Loss to follow-up for the outcomes of COPD exacerbations and emergency utilization is an additional limitation. We attempted to compensate for potential biases by utilizing probability-of-attrition models, but less attrition would have provided greater confidence in these results. Nonetheless, it is reassuring that the mortality analysis reflected similar results, since this analysis did not require subject reassessment and therefore was not subject to follow-up loss. Also, the exacerbation and utilization outcomes were determined by self-report, albeit at subject follow-up. Objective confirmation might have provided more accurate measurement, but the approach of self-report has been shown to be valid and reasonably accurate, especially for emergency utilization services [54
]. Although there is some evidence that older adults may tend to under-report utilization [55
], under-reporting would tend to diminish any observed associations with sleep disturbance, and thus be a conservative bias (that is, biasing toward the null).
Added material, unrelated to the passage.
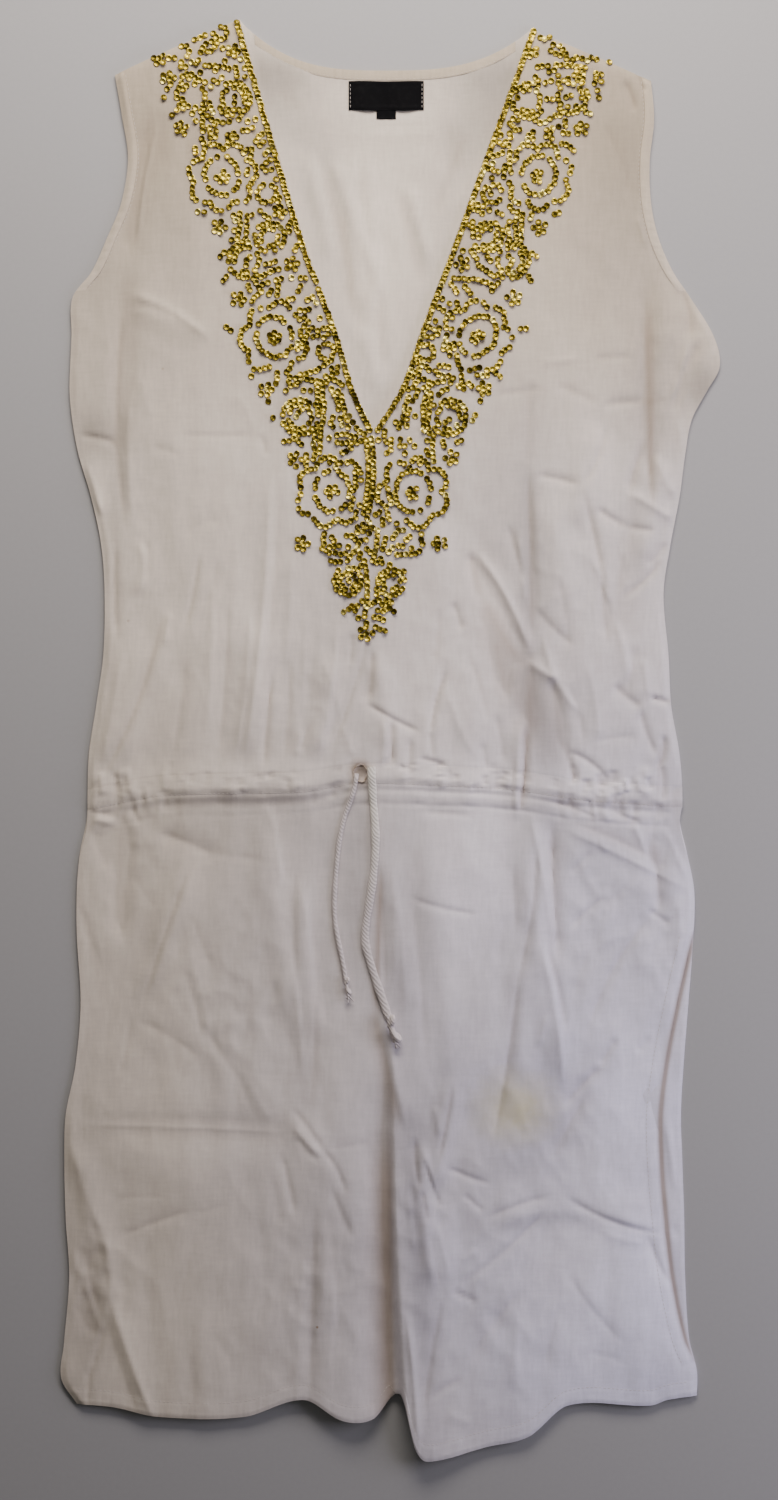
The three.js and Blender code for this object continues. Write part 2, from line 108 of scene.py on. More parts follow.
Section = namedtuple("Section", "y left right")
OUTLINE = table_of(Section, [
    (-478, -225, 221), (-460, -236.2, 221), (-435, -234.3, 215.5), (-387, -230.5, 212.6),
    (-345, -233, 212), (-300, -234, 210.5), (-270, -233, 209.6), (-235, -226, 211.5), (-190, -222.3, 215),
    (-141, -225, 218.6), (-108, -225, 219), (-82, -223, 214), (-58, -218, 208.7), (-40, -217.3, 210.6),
    (-10, -216.5, 208.5), (25, -211, 202.5), (60, -206, 200.6), (105, -205, 197), (140, -207.5, 202),
    (175, -215, 208.6), (205, -223.8, 212.6), (230, -228.4, 217.4), (250, -230.2, 228),
    (268, -229.8, 237.4), (290, -228.8, 233), (318, -228, 216), (336, -214.5, 204), (360, -203.5, 193.8),
    (386, -193, 188.2), (418, -188.2, 187), (450, -192.8, 190.2), (478, -197.6, 188),
])
V_NECK = table_of(Section, [
    (222, -11.5, -11.5), (252, -25, 7), (290, -36, 20.5), (352, -59, 44), (420, -79.6, 68.5),
    (518, -108, 104),
])
Point = namedtuple("Point", "x y")
HEM = table_of(Point, [
    (-226, -478), (-200, -480), (-165, -487), (-105, -487), (-62, -474.5), (-34, -489), (-12, -488),
    (8, -470.7), (18, -508), (27, -518), (70, -508.5), (100, -501), (128, -479), (188, -479), (200, -475),
    (222, -472),
])
CASING_LINE = table_of(Point, [
    (-218, -44), (-164, -34), (-63, -31), (-20, -25), (44, -27), (88, -29.5), (135, -36.5), (210, -42),
])

# The largest folds: each runs from (x1, y1) to (x2, y2), bowed sideways by bow,
# rises by lift, and falls away within left and right of its line.
Fold = namedtuple("Fold", "x1 y1 x2 y2 bow left right lift")
FOLDS = table_of(Fold, [
    # the deep fold down the middle of the skirt
    (-22, -190, -26, -580, 2, 20, 44, 4.5), (-6, -230, 7, -580, -1.5, 6, 14, -2.6),
    (3, -190, 22, -580, -6, 34, 3.8, 6.4), (44, -240, 30, -330, 2, 7, 7, 3),
    (22, -285, 34, -400, -3, 6, 6, 3),
    # skirt, left of it
    (-88, -46, -62, -225, -5, 9, 12, 3), (-66, -95, -50, -225, -3, 7, 7, 2.4),
    (-143, -84, -181, -192, 4, 7, 10, 2), (-168, -68, -118, -86, 2, 7, 8, -1.2),
    (-192, -46, -196, -150, 2, 8, 8, -1.8), (-228, -281, -56, -284, 1, 12, 12, -1.3),
    (-76, -266, -30, -325, 3, 8, 10, 0.9), (-232, -285, -196, -402, 3, 12, 14, 2.2),
    (-208, -380, -166, -520, 4, 14, 12, 1.7), (-218, -352, -214, -440, 0, 9, 9, -1.5),
    # skirt, right of it
    (99, -30, 127, -262, -6, 14, 12, 4.2), (117, -52, 122, -172, -2, 6, 7, -2.6),
    (114, -56, 224, -109, 0, 9, 30, 1.9), (189, -68, 195, -130, 2, 6, 6, -2.2),
    (168, -215, 108, -308, -6, 18, 22, -1.5), (58, -352, 202, -358, 18, 24, 9, 2.6),
    (92, -140, 96, -260, 2, 12, 10, 2), (26, -48, 52, -280, 0, 50, 14, 3),
    (140, -330, 196, -480, 0, 40, 30, 2.5),
    # bodice
    (-92, 90, -106, -24, 3, 9, 10, 2.8), (-42, 66, -55, -20, 2, 8, 9, 2.4),
    (-166, 82, -208, -26, 4, 12, 14, 2.4), (-14, 66, 2, -18, 3, 8, 8, 2.2),
    (50, 160, 118, -20, -6, 20, 16, -3), (97, 20, 91, -60, -2, 5, 6, 3),
    (150, 230, 132, 150, 2, 10, 12, 2.2), (170, 170, 158, 60, 3, 12, 10, -2),
    (120, 180, 128, 60, 0, 12, 10, 1.8), (-162, 455, -192, 336, -4, 9, 9, -2),
    (-190, 345, -194, 190, 2, 9, 9, -2), (-192, 322, -128, 286, -2, 8, 12, 1.3),
    (184, 350, 186, 190, 3, 8, 10, -2.4), (196, 205, 176, 120, 3, 9, 10, 2.6),
])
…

Furthermore, it is again reassuring that the mortality outcome, which was confirmed through database queries, yielded results similar to the self-reported outcomes.
Our study underscores the potential importance of sleep quality in COPD. Sleep quality was assessed using items which elicited symptoms reflecting major criteria for insomnia, and disturbed sleep as such predicted poorer longitudinal outcomes in COPD, even after controlling for COPD severity. Interventional trials that specifically target insomnia symptoms, either by virtue of COPD control focused specifically on nocturnal symptoms or behavioral therapies targeted at improved sleep hygiene and sleep quality, would appear warranted. Although further investigations are needed to better delineate the causal pathways accounting for the potent adverse risks we observed, this study supports the conclusion that disturbed sleep, assessed in terms of insomnia symptoms, is a potential contributor to poor outcomes in COPD.